After welcoming several new members to the group, announcements and Tips & Tricks were given by Elva (mostly the same as can be viewed on the recap of the Afternoon 2/13/17 meeting below so I won't repeat here), the group discussed "coping with difficult people" in our lives.
Elva challenged the group to share a time when someone might have called "them" difficult. A couple of members shared a time when they were called bossy or worse and we guessed what might have motivated that.
We talked about difficult bosses, employees, co-workers, family members, neighbors, church or other organization members, and customer service representatives.
Boss - bully, micromanager, doesn't keep confidences, criticizes in front of other, doesn't encourage or accept constructive suggestions.
Employee/co-worker - brown noser, back stabber, lazy, negative attitude, complainer, wastes too much time, doesn't pull their share of the load.
Family member - borrows money; expects more than you can or are willing to give of time, resources, attention; highly critical of everything you do (your children, home, attitude, religion or lack thereof).
Neighbor - Noise; pets/children run wild; car parking or reckless driving; litter; fence; druggie; city code enforcement - lawns, repairs, RV or boat parking; rude and/or dangerous.
Member of organization or church where you belong - "belief police" or "know-it-all. So sure (s)he is right on everything, including subjective opinions such as whether a movie was good or bad, best eating plan, correct English usage, political persuasion, religious beliefs.
Customer service - rude person who obviously doesn't give a flip about your complaint; restaurant wait staff or store clerk who calls anyone with gray hair or is estimated to be 50+ "sweetie" or "hon" (condescending, name you would call a small child but shouldn't call an older person, even if no ill intent is intended).
We only had an hour to talk and share so we ran out of time before we had an much time to discuss "solutions." We did agree that most of the time people who annoy/offend us are not intentionally doing it. Mostly, it's a misunderstanding and the offender is doing exactly what feels right to them under the circumstances. Therefore, it's a good thing to exercise patience and empathy to understand the situation from the other person's viewpoint.
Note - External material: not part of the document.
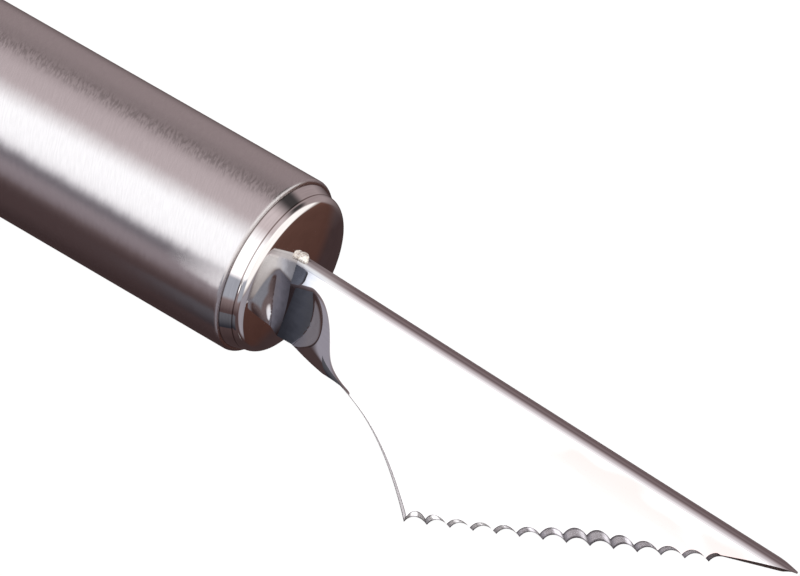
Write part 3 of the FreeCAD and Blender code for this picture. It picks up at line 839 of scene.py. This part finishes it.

Sometimes the best way "out" is to use humor to deflect an angry confrontation; sometimes it's good to apologize for our part in any misunderstanding; and sometimes a good way to prevent future problems is to make friendly overtures to the person BEFORE a conflict arises (e.g., welcome a new neighbor to your street, and chat with them out in the yard getting to know them on a personal level before you must address an "issue" with them).